Grain and containerised trades, meanwhile, will be hardest hit by ongoing trade tensions, while crude oil shipments from the Atlantic basin to Asia are expected to support tanker volumes. However, it is unlikely that this will offset sanctions on Iran and Venezuela, and production cuts by the Organization of the Petroleum Exporting Countries, which are all likely to put pressure on tanker trade.
“Overall, the outlook for global maritime trade growth will be affected by the degree and speed at which some of these trends unfold,” said UNCTAD.
This year’s RMT raises particular concern about the effect of regionalisation of trade flows and the trend towards restructuring supply chains, recommending the following actions:
- Close monitoring of demand side risks and assessment of their implications for maritime transport and trade of developing countries;
- Favouring of measures that help boost economic growth, support trade, strengthen resilience and foster environmental sustainability;
- Revitalisation of trade growth and promotion of the participation of developing countries in global value chains;
- Encouragement of product and market diversification to better cope with adverse trade shocks, including the impacts of heightened tariffs and trade tensions;
- Adoption of a co-ordinated and multilateral approach to resilience building, including addressing the risks of natural disasters and the impacts of climate change;
- Promotion of better planning methods and approaches to ensure more flexibility when dealing with uncertainties and rapid shifts in production, trade and shipping patterns; and
- Fostering policies that anticipate potential disruptions and associated response measures that are tailored to countries’ developmental challenges and needs.
There have also been significant changes on the ship supply side noted in the latest RMT, with carriers abandoning their “quest for ever bigger ships” and instead “increasingly eyeing growth prospects associated with the landside of operations”.
Ports and shipping interests, UNCTAD notes, are focusing more attention on expanding activities to inland logistics and tapping potential underlying sources of revenue. “Efforts by carriers to emerge as freight integrators and recent moves by some major global container lines to acquire regional carriers could be indicative of industry efforts to adapt to changing conditions,” says the report.
In early 2019, the total world fleet stood at 95,402 ships, representing 1.97 billion dwt.

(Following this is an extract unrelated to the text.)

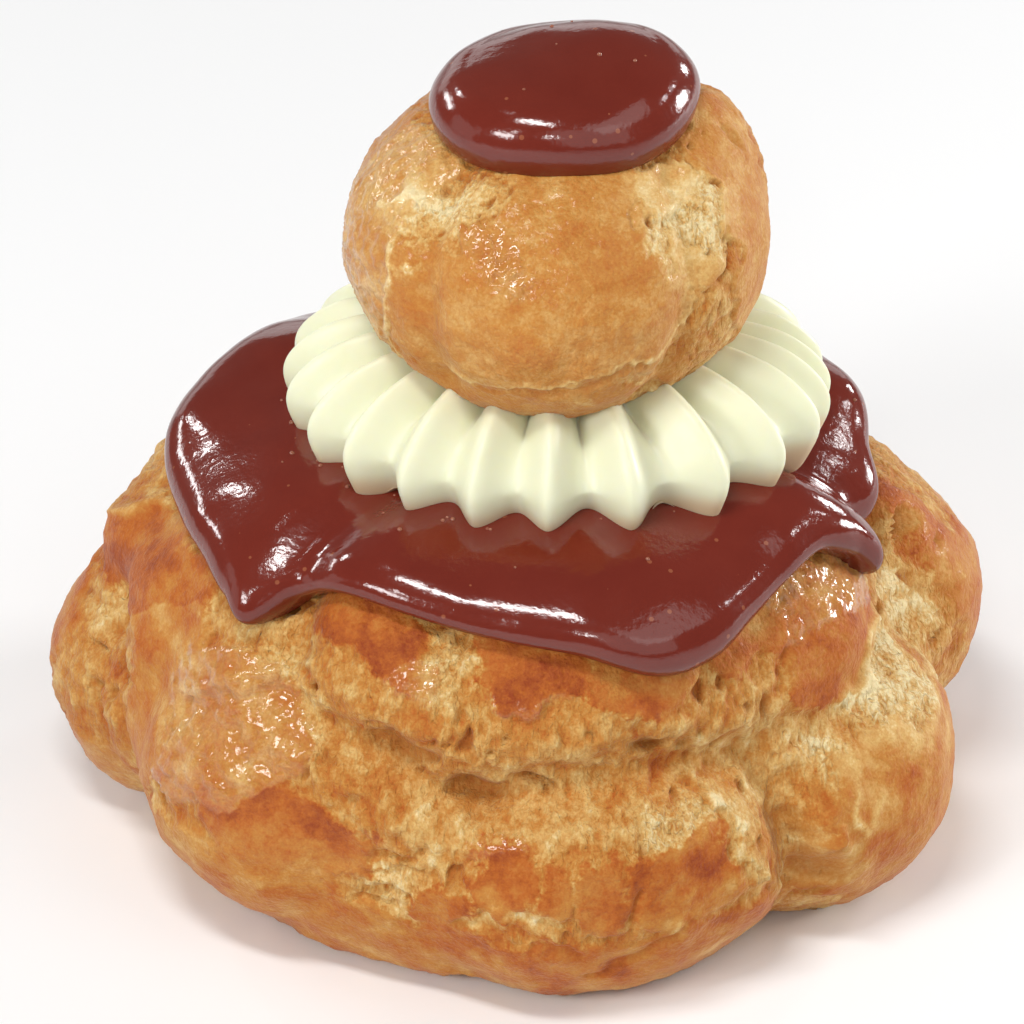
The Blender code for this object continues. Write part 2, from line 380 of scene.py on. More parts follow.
LARGE_POCKETS = [
    # Holes and pits under the icing's rim.
    Pocket(225, 30.5, 0.8, 1.6, 2),
    Pocket(238, 21.2, 0.6, 0.7, 1.4),
    Pocket(262.4, 22.6, 0.65, 0.6, 0.7),
    Pocket(268.8, 20.3, 0.6, 0.5, 0.6),
    Pocket(267.3, 17.3, 0.7, 0.5, 0.6),
    Pocket(281, 18.7, 0.4, 0.3, 0.7),
    Pocket(292, 16.4, 2.2, 1, 1.6),
    Pocket(298, 15.5, 1.6, 1.4, 0.8),
    # The smooth hollows of the torn belt.
    Pocket(251.5, 14.8, 4.1, 2.1, 1.9, turn=4),
    Pocket(247, 6.2, 1.2, 1.2, 0.6),
    Pocket(264.5, 8.2, 3.4, 2, 1.7, turn=-5),
    Pocket(272, 10.3, 2.6, 0.9, 1, turn=-5),
    Pocket(273.2, 8.3, 0.5, 0.4, 0.7),
    Pocket(312, -3.5, 2.3, 3, 0.7),
    Pocket(310.5, -2, 0.7, 1.1, 0.7),
    Pocket(308.6, -4, 0.6, 0.5, 0.6),
    # The pocket under the curled lip on the right.
    Pocket(317.6, -10.5, 3.3, 2.8, 1.1),
    Pocket(319.8, -11.2, 0.9, 0.35, 0.6, turn=15),
    Pocket(317.6, -7.3, 0.7, 0.3, 0.5),
    Pocket(317.4, -15.9, 1.3, 0.4, 0.6, turn=10),
    # The right lobe's bubbles.
    Pocket(1, 17.2, 1.6, 0.9, 2.2),
    Pocket(349.5, 13, 0.8, 1.6, 2),
    Pocket(353, 17, 0.6, 0.8, 1.2),
    Pocket(5, 13.5, 0.8, 0.6, 1.1),
    Pocket(358.5, 12, 0.7, 0.9, 1.1),
    Pocket(356, 20.5, 1.7, 2, 2),
    Pocket(350.5, 17, 2, 1.8, 1.6),
    Pocket(344.4, 15.1, 1, 0.9, 1.7, turn=20),
    Pocket(356, 1.4, 0.6, 0.6, 1.2),
    Pocket(358.4, 4.2, 0.6, 1.8, 0.7),
    Pocket(359.4, -1.2, 0.5, 1.5, 0.6),
    # The pits beside the left lobe.
    Pocket(191.9, -0.4, 0.9, 1.1, 1.3),
    Pocket(191.7, -6.8, 0.7, 1.7, 1.4, turn=10),
    Pocket(188.5, -2.7, 0.7, 1.1, 1.1),
    Pocket(185.5, 2.5, 1.2, 0.6, 0.9),
    Pocket(187, 7, 1.6, 1.2, 0.9),
    Pocket(196.9, 2.9, 0.9, 0.7, 1.2),
]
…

Bulk carriers and oil tankers maintained the largest market shares of the world fleet at 42.6% and 28.7% respectively.
Total capacity has grown by 2.6% compared with the beginning of 2018. That said, the capacity growth rate has been declining since 2011, except for a slight increase in 2017, and remains below the trend for the past decade.
One notable bright spot in the report is the expanding liquefied natural gas (LNG) sector, largely off the back of the widescale promotion of cleaner energy sources. In fact, a sharp decline in oil trade growth has been partly offset by rapidly expanding LNG and LPG trade growth. In China alone, LNG imports increased by over 40% in 2018.
LNG trade growth led gas carriers to be the “most dynamic segment of the world fleet” in 2018, experiencing the highest growth rate of 7.25% of dwt. UNCTAD expects this supply-side trend to continue given heightened environmental concerns and the pressure of the maritime sector to switch to cleaner fuels.
Summarising the sentiment of the 2019 report, UNCTAD commented that a “new normal” for maritime transport is in the making, with effects permeating all aspects of the industry, from demand to supply, markets, ports and regulatory frameworks.